- _GOAL_
Copy exactly, please, the lines of the data from its start through the line containing "boot's resting face.".

- _RECORDED INFORMATION_
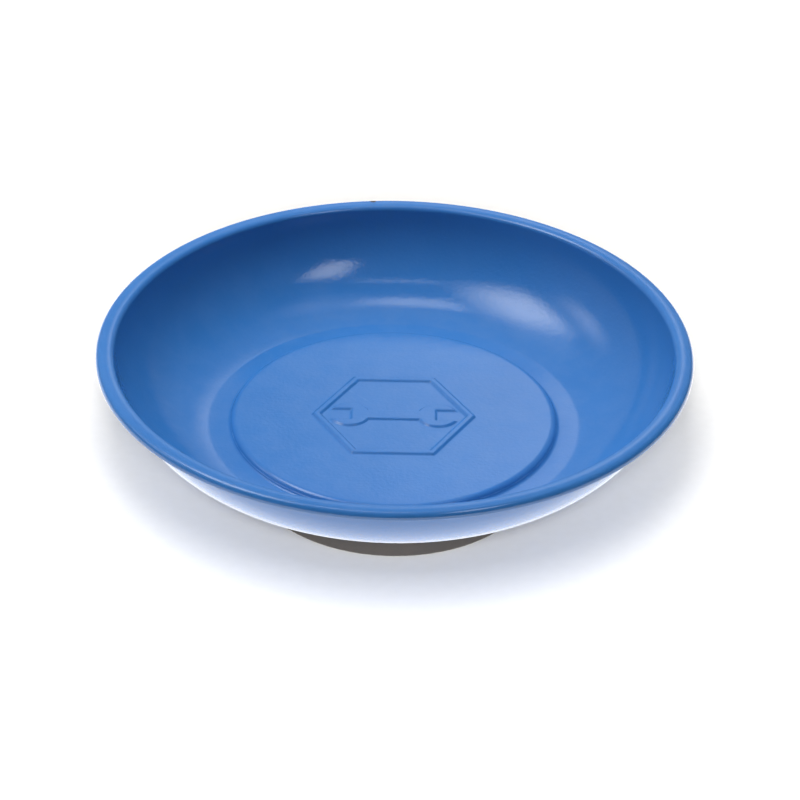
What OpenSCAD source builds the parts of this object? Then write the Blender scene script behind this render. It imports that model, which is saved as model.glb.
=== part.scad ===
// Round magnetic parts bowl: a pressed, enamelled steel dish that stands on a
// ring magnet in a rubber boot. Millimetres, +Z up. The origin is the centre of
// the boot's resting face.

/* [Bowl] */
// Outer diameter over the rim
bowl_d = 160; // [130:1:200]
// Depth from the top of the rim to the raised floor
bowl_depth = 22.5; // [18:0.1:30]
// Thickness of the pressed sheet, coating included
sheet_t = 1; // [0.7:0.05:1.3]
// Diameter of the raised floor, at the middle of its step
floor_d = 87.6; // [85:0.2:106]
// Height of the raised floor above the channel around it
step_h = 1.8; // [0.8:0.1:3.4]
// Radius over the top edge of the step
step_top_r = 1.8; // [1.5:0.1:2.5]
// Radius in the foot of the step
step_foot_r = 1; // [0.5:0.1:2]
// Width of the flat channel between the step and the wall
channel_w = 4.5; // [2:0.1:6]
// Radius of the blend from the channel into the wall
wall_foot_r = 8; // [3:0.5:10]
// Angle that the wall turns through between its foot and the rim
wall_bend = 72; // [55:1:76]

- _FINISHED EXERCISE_
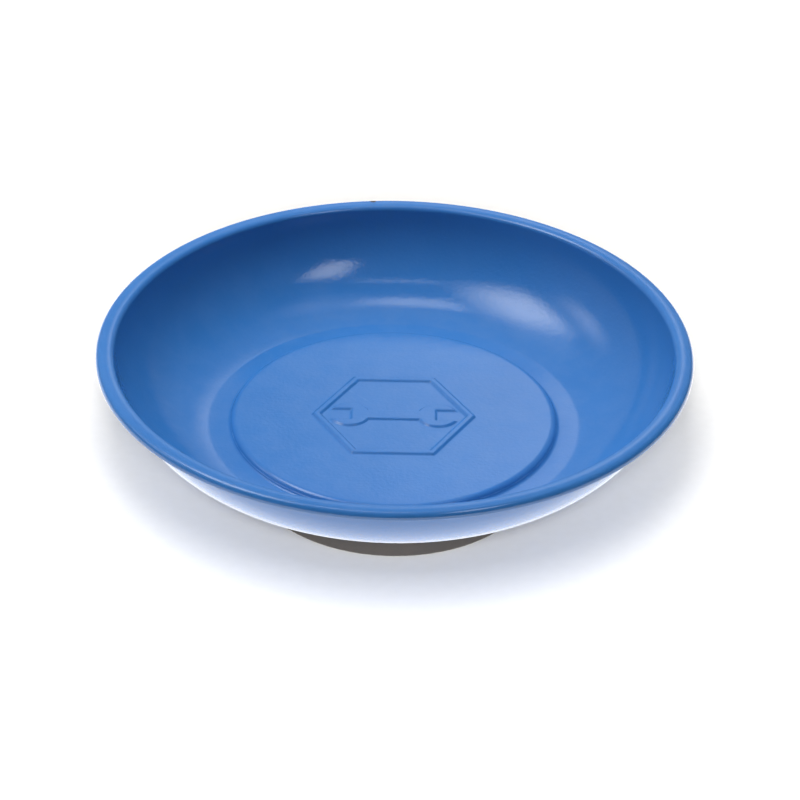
What OpenSCAD source builds the parts of this object? Then write the Blender scene script behind this render. It imports that model, which is saved as model.glb.
=== part.scad ===
// Round magnetic parts bowl: a pressed, enamelled steel dish that stands on a
// ring magnet in a rubber boot. Millimetres, +Z up. The origin is the centre of
// the boot's resting face.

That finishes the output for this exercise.